While some had predicted a long night and margins thin enough to trigger a storm of legal challenges and possible recounts, in the end the states that really mattered – Ohio, Virginia, Iowa, Colorado – lined up fairly swiftly for the President. It was 20 minutes after midnight on the East Coast when the networks declared the night for the incumbent and the Democrat roar went up.

But for all the hoopla and the ecstasy of his supporters, Mr Obama goes home to a Washington that in many ways is no different than before. And if he is, indeed, to remake himself in the image of the candidate we saw four years ago – the leader who was going to transcend partisan divisions and unify a fractured and economically battered nation – he must first cross a quagmire of long put-off problems and challenges, none of which will be easily solved.

While the nation voted to give him a fresh chance, they also rewarded Republicans with a still-solid majority in the House of Representatives.

Even if the Democrats were set to hold on to, or even expand, their narrow majority in the Senate, the bulwark of opposition to the President's agenda in the lower house remains. After suffering a second presidential loss in a row, the Republican mood looks bloody.

If at times as soaring as any we have seen him give before, Mr Obama's acceptance speech was also grounded in an acknowledgement of the difficulties ahead. "The best is yet to come," for the United States, he insisted. "You voted for action, not politics as usual." But partisan passions never go away, he added. "That won't change after tonight, and it shouldn't. These arguments we have are a mark of our liberty."

He offered conciliation to Mr Romney – who had earlier delayed conceding for more than 40 minutes as aides scrambled to see if the networks had declared the race too hastily – and asked to sit down with him in the weeks ahead to seek his counsel.

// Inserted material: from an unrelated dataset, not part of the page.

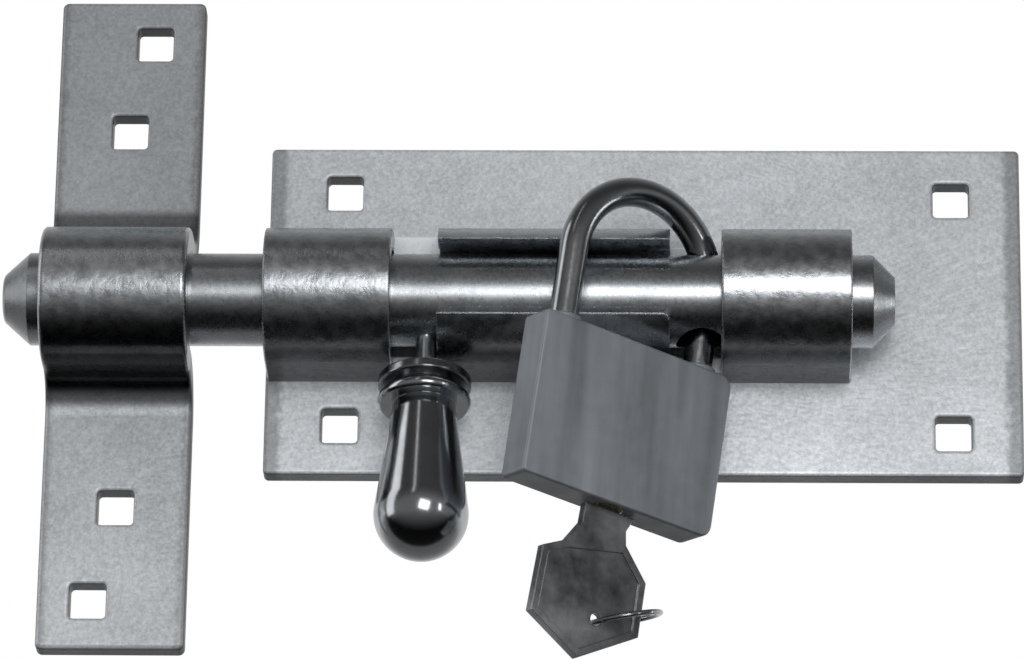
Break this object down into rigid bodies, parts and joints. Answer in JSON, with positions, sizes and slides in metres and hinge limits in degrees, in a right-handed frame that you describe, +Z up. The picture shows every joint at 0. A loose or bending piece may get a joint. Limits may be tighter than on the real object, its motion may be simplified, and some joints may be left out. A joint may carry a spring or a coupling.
{
  "type": "door bolt",
  "caption": "Round sliding door bolt in a slotted channel on a square-holed plate, with an omega strike strap and a keyed padlock through the bolt.",
  "frame": {"origin": "centre of the mounting plate's back face, on the door's surface", "axes": "+X along the bolt towards its tail, +Y into the door, +Z up"},
  "size_m": [0.2417, 0.0477, 0.1769],
  "materials": {
    "galvanised_steel": "galvanised, mottled",
    "zinc_bar": "bright zinc on turned bar",
    "polished_steel": "polished, dark reflections",
    "shackle_steel": "plated, polished",
    "satin_grey": "satin grey, brushed up and down",
    "nickel_key": "dull nickel",
    "lock_brass": "turned",
    "spring_steel": "bright wire"
  },
  "bodies": {
    "frame": {"back_plate": "galvanised_steel", "guide_channel": "galvanised_steel", "strike_strap": "galvanised_steel"},
    "bolt": {"bolt_rod": "zinc_bar", "handle_stem": "polished_steel", "knob_washer": "zinc_bar", "handle_knob": "polished_steel"},
    "shackle": {"shackle": "shackle_steel"},
    "padlock": {"lock_body": "satin_grey", "latch_bolts": "lock_brass", "shackle_spring": "spring_steel", "driver_pins": "lock_brass", "pin_springs": "spring_steel", "side_plugs": "lock_brass", "plug_retainer": "spring_steel"},
    "cylinder": {"lock_driver": "lock_brass", "lock_plug": "lock_brass", "key_pins": "lock_brass", "padlock_key": "nickel_key"},
    "key_ring": {"key_ring": "spring_steel"}
  },
  "joints": [
    {"name": "bolt_turn", "type": "hinge", "parent": "frame", "child": "bolt", "pos_m": [0, -0.0175, -0.0028], "axis": [-1, 0, 0], "range_deg": [-2, 24]},
    {"name": "padlock_swing", "type": "hinge", "parent": "bolt", "child": "shackle", "pos_m": [0.0148, -0.0171, -0.0028], "axis": [0.1306, -0.0246, 0.9911], "range_deg": [0, 22]},
    {"name": "shackle_play", "type": "slide", "parent": "shackle", "child": "padlock", "axis": [0.1306, -0.0246, 0.9911], "range_m": [0, 0.0005], "deforming": ["shackle_spring"]},
    {"name": "key_turn", "type": "hinge", "parent": "padlock", "child": "cylinder", "pos_m": [-0.00834, -0.02718, -0.05892], "axis": [0.1306, -0.0246, 0.9911], "range_deg": [0, 90]},
    {"name": "ring_swing", "type": "hinge", "parent": "cylinder", "child": "key_ring", "pos_m": [-0.01098, -0.0258, -0.08634], "axis": [0.5863, -0.8043, -0.0972], "range_deg": [-112, 5]}
  ]
}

But while he pledged to reach out to all Republicans, responsibility lay with them too, he said. "The recognition that we have common hopes and dreams won't end all the gridlock or solve all our problems or substitute for the painstaking work of building consensus". Immediately looming is the "fiscal cliff" at the end of this year – before the inauguration for a second term – and will require a knitting together of a bargain to address both the expiration of Bush-era tax cuts for the rich and voluntary agreement on painful cuts in domestic spending.

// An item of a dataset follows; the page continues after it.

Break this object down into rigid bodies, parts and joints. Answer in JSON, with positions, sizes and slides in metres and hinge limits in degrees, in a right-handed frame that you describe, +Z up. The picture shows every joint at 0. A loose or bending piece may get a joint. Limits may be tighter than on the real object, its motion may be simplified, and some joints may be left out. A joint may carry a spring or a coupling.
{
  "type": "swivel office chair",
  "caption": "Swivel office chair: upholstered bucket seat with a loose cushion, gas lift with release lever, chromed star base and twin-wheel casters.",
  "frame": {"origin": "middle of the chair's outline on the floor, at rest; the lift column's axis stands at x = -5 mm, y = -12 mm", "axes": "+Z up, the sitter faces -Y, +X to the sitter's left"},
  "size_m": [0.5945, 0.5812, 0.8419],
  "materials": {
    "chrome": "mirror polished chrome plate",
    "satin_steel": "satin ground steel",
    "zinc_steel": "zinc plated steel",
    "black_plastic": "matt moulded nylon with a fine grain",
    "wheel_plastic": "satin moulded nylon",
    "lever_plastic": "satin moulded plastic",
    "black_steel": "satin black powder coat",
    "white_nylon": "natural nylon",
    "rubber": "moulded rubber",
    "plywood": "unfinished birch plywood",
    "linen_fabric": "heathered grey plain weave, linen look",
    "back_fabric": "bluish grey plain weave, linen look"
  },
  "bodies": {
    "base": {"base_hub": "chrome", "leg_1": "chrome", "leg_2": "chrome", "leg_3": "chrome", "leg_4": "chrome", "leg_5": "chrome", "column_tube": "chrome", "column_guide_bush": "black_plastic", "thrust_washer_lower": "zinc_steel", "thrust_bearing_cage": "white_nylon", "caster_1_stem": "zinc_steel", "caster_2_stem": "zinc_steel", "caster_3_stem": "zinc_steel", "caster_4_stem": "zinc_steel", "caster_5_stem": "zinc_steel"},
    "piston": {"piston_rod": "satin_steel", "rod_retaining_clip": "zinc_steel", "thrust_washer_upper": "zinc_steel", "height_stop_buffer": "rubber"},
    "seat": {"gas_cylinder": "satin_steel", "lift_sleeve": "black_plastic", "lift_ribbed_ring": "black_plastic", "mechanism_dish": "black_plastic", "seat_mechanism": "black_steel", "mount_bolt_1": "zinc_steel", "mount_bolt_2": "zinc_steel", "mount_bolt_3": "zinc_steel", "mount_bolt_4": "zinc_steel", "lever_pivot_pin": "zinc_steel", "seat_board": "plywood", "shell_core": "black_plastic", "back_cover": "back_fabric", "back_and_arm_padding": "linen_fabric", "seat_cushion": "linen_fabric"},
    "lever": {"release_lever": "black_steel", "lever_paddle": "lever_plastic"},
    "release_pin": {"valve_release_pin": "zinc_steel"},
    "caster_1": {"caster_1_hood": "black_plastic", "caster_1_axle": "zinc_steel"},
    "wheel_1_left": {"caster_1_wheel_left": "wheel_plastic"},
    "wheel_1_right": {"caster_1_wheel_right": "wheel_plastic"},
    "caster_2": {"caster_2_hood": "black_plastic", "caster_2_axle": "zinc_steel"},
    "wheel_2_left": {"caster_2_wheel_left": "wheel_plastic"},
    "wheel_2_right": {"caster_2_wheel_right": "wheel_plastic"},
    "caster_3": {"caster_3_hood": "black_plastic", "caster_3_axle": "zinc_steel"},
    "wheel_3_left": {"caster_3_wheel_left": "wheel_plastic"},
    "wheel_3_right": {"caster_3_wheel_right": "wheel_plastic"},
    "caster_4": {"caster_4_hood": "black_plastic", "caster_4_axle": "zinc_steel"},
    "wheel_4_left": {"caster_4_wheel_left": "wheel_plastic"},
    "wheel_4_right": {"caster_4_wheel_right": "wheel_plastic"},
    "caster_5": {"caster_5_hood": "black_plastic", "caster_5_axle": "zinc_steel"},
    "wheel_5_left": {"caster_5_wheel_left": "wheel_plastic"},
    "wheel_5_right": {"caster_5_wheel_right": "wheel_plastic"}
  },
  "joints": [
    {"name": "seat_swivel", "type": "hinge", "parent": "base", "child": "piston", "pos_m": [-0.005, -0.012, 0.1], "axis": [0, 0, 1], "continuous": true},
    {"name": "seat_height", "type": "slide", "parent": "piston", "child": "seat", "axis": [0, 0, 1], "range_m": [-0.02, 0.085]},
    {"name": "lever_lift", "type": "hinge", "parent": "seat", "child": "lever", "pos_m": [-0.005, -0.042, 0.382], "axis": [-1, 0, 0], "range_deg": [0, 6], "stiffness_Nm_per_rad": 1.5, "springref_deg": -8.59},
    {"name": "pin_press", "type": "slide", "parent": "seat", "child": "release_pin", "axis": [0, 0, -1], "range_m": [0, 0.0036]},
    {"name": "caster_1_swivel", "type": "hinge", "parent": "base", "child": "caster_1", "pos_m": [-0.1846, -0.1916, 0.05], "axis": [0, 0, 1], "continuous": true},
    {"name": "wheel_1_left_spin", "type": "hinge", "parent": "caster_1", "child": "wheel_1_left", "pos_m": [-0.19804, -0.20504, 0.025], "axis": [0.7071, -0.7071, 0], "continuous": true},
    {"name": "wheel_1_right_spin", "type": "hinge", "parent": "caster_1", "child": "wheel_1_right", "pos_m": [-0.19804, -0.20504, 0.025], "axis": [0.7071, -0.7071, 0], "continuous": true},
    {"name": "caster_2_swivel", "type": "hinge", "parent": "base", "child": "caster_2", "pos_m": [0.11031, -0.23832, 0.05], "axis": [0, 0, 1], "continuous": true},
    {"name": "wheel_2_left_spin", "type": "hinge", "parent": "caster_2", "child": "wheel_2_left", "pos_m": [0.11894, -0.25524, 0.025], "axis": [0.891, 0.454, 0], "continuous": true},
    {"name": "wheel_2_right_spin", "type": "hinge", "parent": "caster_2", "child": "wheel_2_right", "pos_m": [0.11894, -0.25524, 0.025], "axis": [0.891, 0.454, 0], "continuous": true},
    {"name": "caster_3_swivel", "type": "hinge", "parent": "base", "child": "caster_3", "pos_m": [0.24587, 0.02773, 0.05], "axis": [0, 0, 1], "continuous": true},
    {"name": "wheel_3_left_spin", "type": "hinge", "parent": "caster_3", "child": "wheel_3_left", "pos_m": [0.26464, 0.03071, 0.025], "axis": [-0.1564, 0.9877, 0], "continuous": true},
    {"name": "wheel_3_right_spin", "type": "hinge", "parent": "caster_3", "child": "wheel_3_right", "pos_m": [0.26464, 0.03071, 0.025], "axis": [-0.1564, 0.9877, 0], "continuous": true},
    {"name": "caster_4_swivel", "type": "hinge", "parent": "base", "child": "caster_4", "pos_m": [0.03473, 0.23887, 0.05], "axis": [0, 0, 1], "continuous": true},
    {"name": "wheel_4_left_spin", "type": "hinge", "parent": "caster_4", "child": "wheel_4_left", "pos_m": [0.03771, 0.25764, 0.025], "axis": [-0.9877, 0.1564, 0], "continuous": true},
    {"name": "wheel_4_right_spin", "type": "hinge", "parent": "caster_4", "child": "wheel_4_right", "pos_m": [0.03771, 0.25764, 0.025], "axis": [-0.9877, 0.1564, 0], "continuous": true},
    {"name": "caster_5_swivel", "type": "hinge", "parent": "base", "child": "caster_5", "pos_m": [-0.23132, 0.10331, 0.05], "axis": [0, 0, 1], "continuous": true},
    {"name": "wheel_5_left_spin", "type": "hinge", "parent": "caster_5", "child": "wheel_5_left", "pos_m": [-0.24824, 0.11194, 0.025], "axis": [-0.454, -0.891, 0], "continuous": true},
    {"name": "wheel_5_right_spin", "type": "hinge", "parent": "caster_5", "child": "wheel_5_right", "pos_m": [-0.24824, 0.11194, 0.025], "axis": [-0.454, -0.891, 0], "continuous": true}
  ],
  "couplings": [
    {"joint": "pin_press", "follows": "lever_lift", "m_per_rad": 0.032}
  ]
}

If no deal is reached, an automatic process will kick in to slash defence spending and raise taxes by about $600bn – something that economists warn could very quickly push America back into recession.

Nothing in the negotiations that lay ahead suggests accommodation will be easy. The quest by Mr Obama to end the tax cuts so, as he said on the stump, the wealthiest Americans pay their fair share in the effort to tackle a $1 trillion in annual deficits and a national debt running at $1.6trn will be vigorously resisted by Republicans.

And yet, Mr Obama can dream to hope that the clouds can yet be parted. In one regard, his place in his history is already protected. The enormous undertaking that is the healthcare overhaul, which Mr Romney had pledged to repeal, is now secure, notwithstanding exit polling on Tuesday showing 50 per cent of Americans would like to see it gone and only 44 per cent in support.

Moreover, if the "fiscal cliff" can be averted and agreement reached on a new debt ceiling, there is reason to believe that while he spent all of his first term and his re-election campaigning facing the headwinds of the Great Recession, in the second he may enjoy an accelerating economic recovery.

Without the concerns of facing another election, Mr Obama may feel liberated to expand on that legacy, making swift moves to introduce reform of immigration laws and offering substantive proposals on global warming. Both issues were notably absent from his re-election campaign.

Polling over, the President must also urgently turn his attention to the world stage. While the leaders of the main allied nations, including Britain, may welcome having a familiar partner remain in the White House for four more years, they will instantly be pressing him to focus on everything from the crisis in Syria to the stand-off with Iran and the continuing uncertainty of the Arab Spring.